- GIVEN REQUEST -
Print out the entries below with no edits.
# RECORDS SUPPLIED start
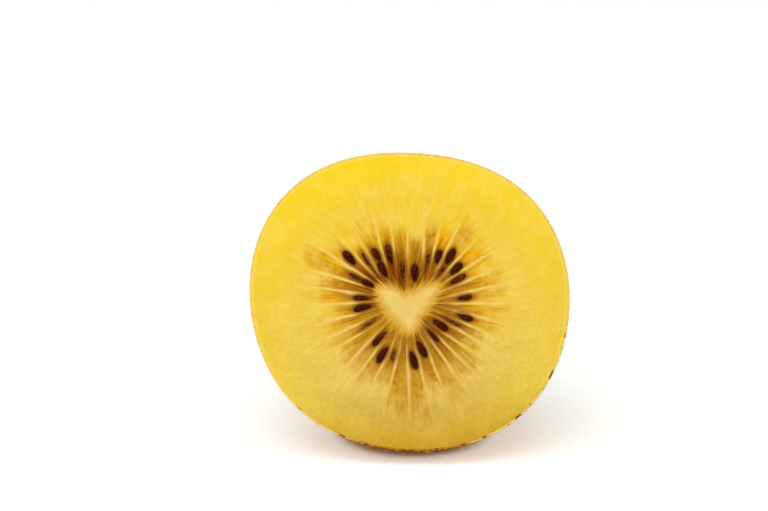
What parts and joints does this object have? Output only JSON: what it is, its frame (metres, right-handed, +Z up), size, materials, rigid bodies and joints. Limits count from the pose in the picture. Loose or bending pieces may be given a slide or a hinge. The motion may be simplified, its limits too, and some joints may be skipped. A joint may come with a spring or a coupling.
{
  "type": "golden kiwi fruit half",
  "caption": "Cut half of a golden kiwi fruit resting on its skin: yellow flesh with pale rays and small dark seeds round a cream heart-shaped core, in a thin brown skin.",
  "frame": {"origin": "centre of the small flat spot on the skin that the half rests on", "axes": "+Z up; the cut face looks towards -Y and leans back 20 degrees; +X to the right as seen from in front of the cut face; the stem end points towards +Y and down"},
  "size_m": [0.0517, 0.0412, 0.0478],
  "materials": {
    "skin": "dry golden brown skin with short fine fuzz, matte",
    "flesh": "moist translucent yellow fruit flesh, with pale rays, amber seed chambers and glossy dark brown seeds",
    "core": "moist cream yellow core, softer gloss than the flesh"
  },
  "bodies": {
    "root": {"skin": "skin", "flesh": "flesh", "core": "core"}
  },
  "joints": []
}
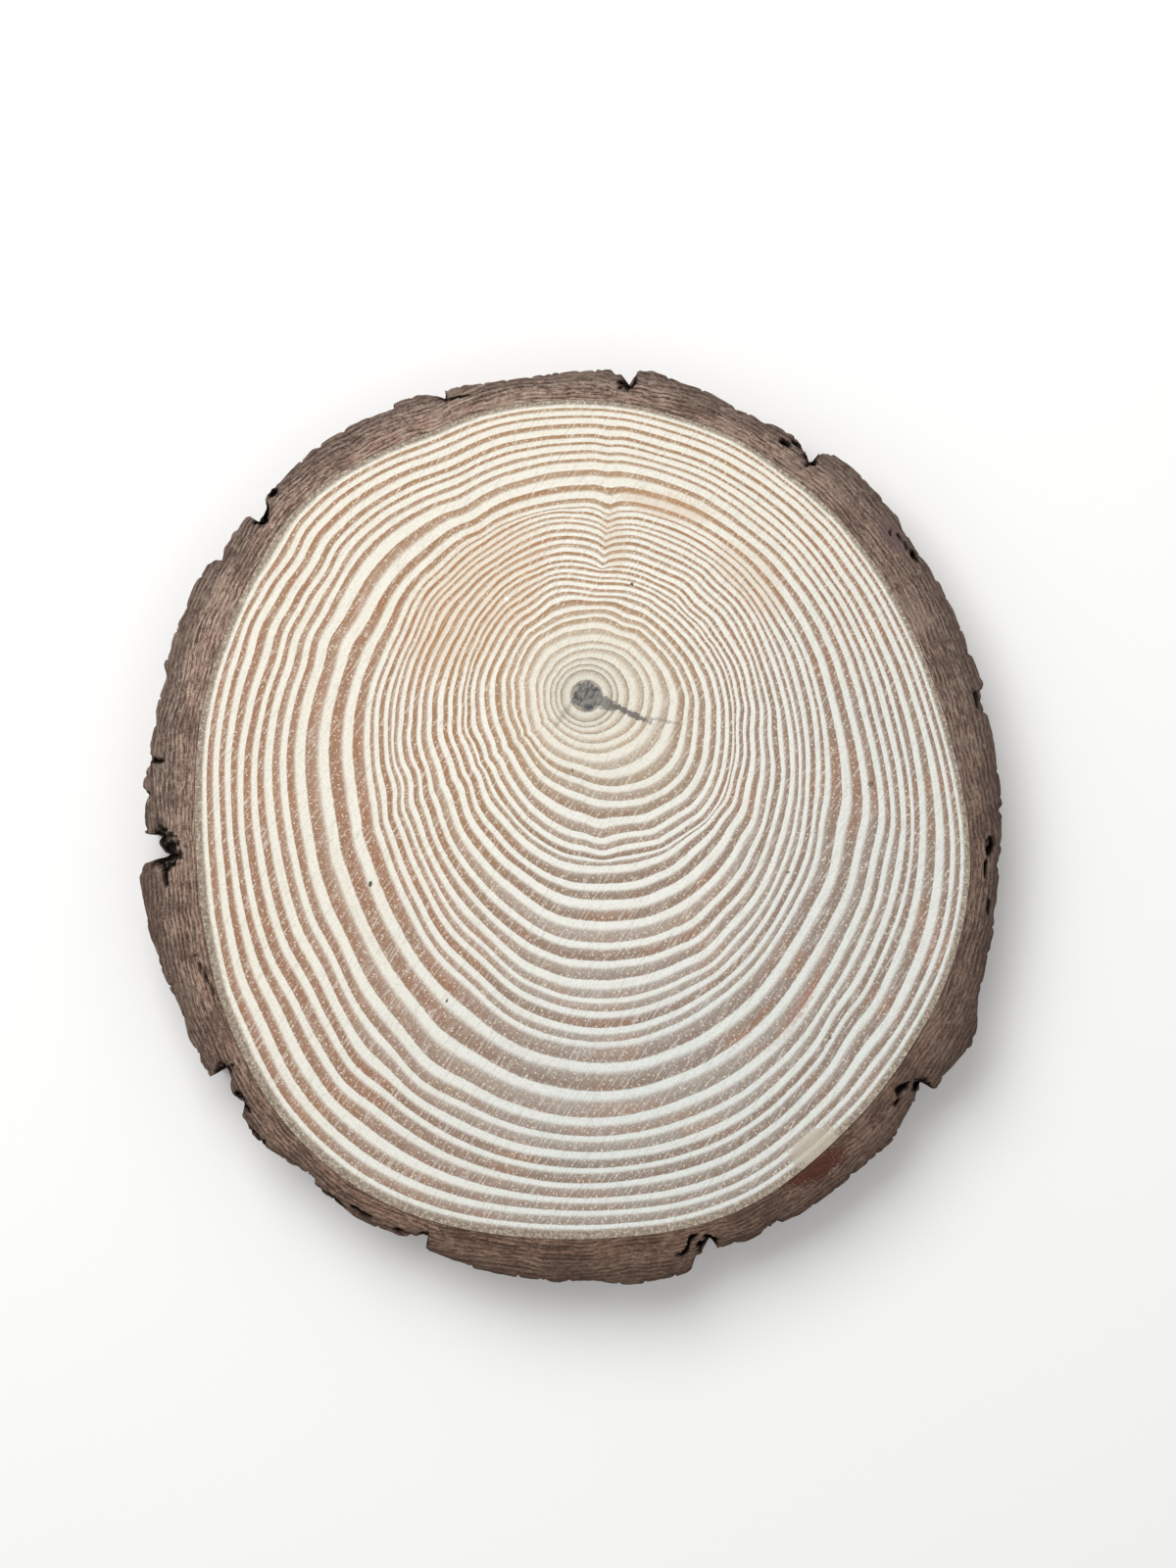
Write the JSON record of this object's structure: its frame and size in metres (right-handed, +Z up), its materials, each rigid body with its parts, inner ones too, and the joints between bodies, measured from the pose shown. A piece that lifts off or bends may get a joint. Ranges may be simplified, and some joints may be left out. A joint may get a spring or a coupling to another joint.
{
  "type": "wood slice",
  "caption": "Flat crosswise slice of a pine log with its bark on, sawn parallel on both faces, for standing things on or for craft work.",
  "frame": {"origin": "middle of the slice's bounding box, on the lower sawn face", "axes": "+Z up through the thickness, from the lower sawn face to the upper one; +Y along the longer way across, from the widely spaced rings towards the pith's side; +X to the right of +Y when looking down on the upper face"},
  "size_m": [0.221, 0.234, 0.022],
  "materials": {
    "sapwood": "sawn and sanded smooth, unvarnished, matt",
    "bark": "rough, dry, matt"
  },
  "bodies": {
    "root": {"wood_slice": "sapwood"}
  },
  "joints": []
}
# RECORDS SUPPLIED end
- EXERCISE RESULT -
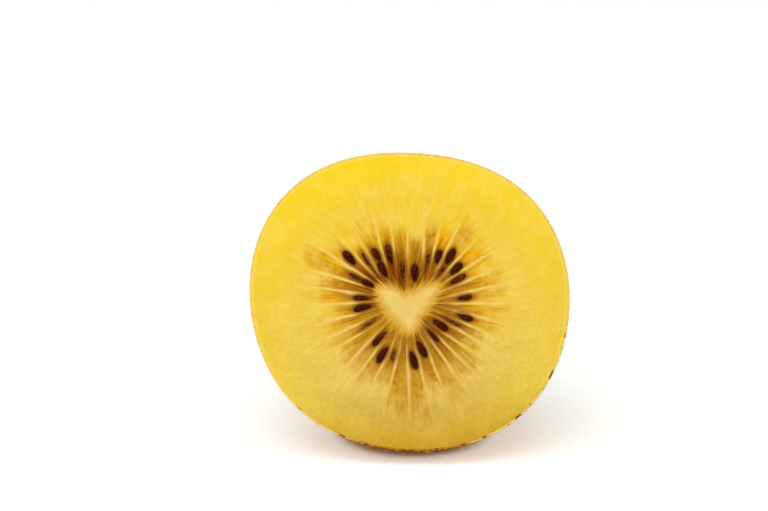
What parts and joints does this object have? Output only JSON: what it is, its frame (metres, right-handed, +Z up), size, materials, rigid bodies and joints. Limits count from the pose in the picture. Loose or bending pieces may be given a slide or a hinge. The motion may be simplified, its limits too, and some joints may be skipped. A joint may come with a spring or a coupling.
{
  "type": "golden kiwi fruit half",
  "caption": "Cut half of a golden kiwi fruit resting on its skin: yellow flesh with pale rays and small dark seeds round a cream heart-shaped core, in a thin brown skin.",
  "frame": {"origin": "centre of the small flat spot on the skin that the half rests on", "axes": "+Z up; the cut face looks towards -Y and leans back 20 degrees; +X to the right as seen from in front of the cut face; the stem end points towards +Y and down"},
  "size_m": [0.0517, 0.0412, 0.0478],
  "materials": {
    "skin": "dry golden brown skin with short fine fuzz, matte",
    "flesh": "moist translucent yellow fruit flesh, with pale rays, amber seed chambers and glossy dark brown seeds",
    "core": "moist cream yellow core, softer gloss than the flesh"
  },
  "bodies": {
    "root": {"skin": "skin", "flesh": "flesh", "core": "core"}
  },
  "joints": []
}
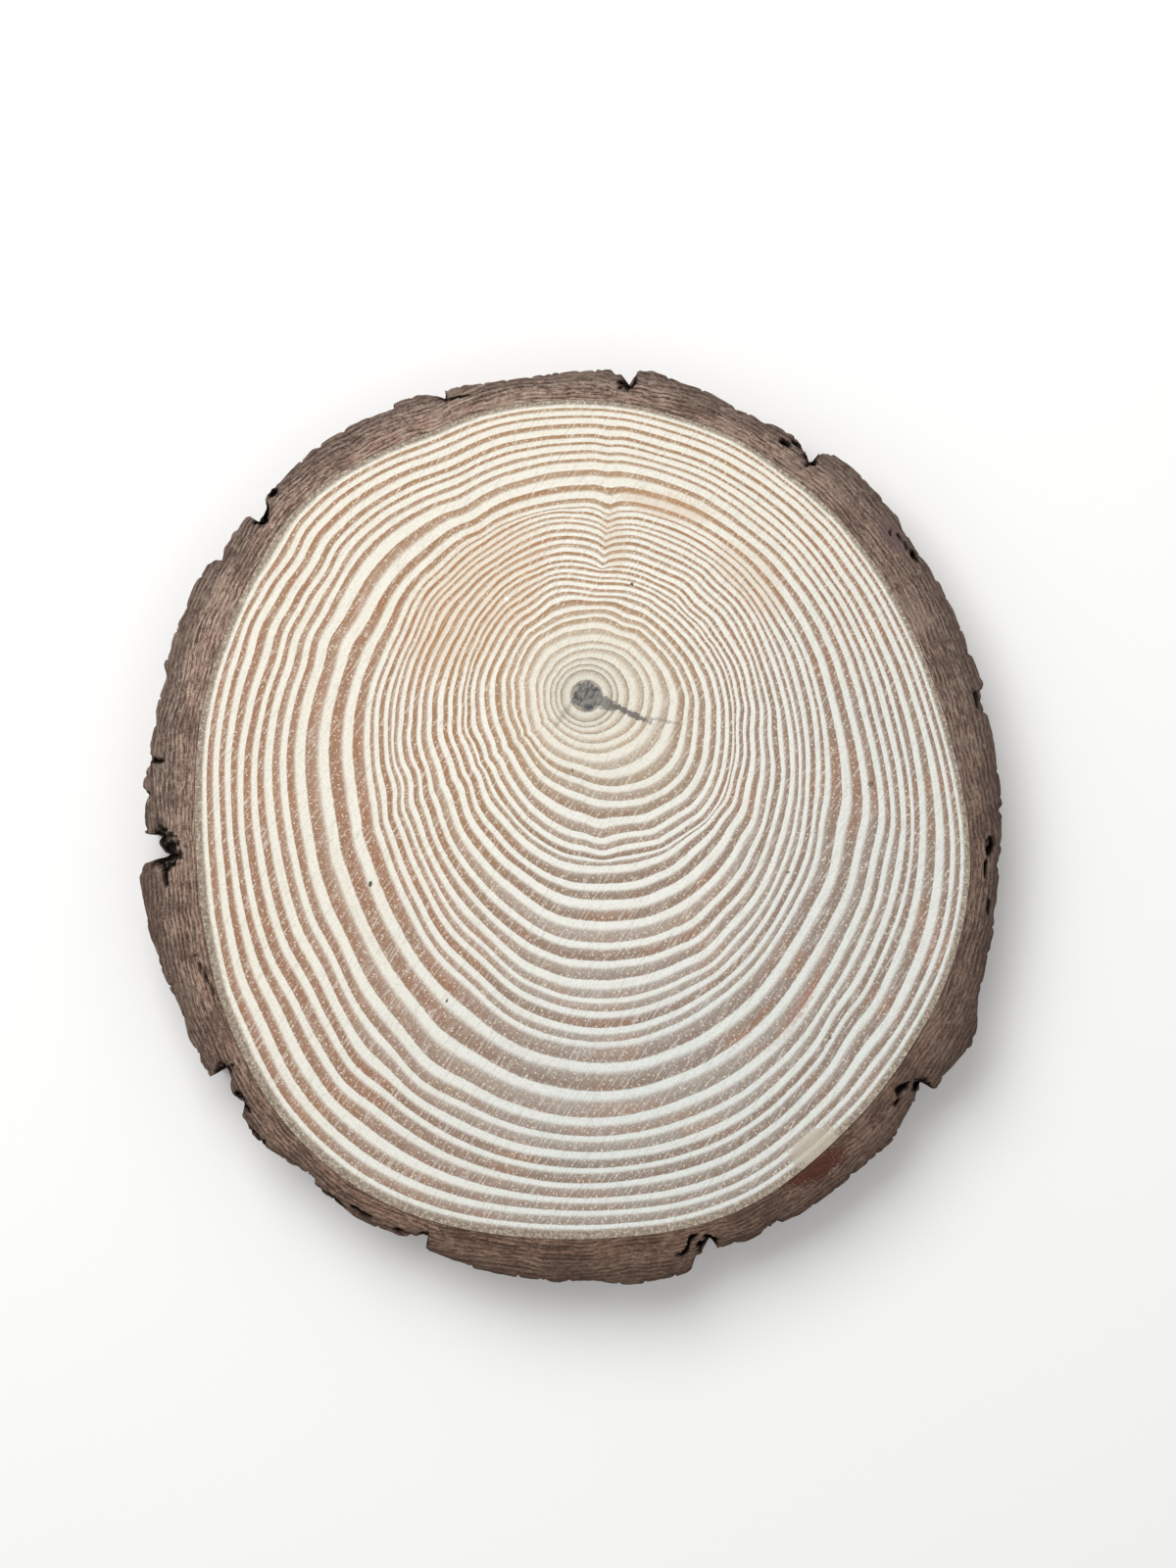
Write the JSON record of this object's structure: its frame and size in metres (right-handed, +Z up), its materials, each rigid body with its parts, inner ones too, and the joints between bodies, measured from the pose shown. A piece that lifts off or bends may get a joint. Ranges may be simplified, and some joints may be left out. A joint may get a spring or a coupling to another joint.
{
  "type": "wood slice",
  "caption": "Flat crosswise slice of a pine log with its bark on, sawn parallel on both faces, for standing things on or for craft work.",
  "frame": {"origin": "middle of the slice's bounding box, on the lower sawn face", "axes": "+Z up through the thickness, from the lower sawn face to the upper one; +Y along the longer way across, from the widely spaced rings towards the pith's side; +X to the right of +Y when looking down on the upper face"},
  "size_m": [0.221, 0.234, 0.022],
  "materials": {
    "sapwood": "sawn and sanded smooth, unvarnished, matt",
    "bark": "rough, dry, matt"
  },
  "bodies": {
    "root": {"wood_slice": "sapwood"}
  },
  "joints": []
}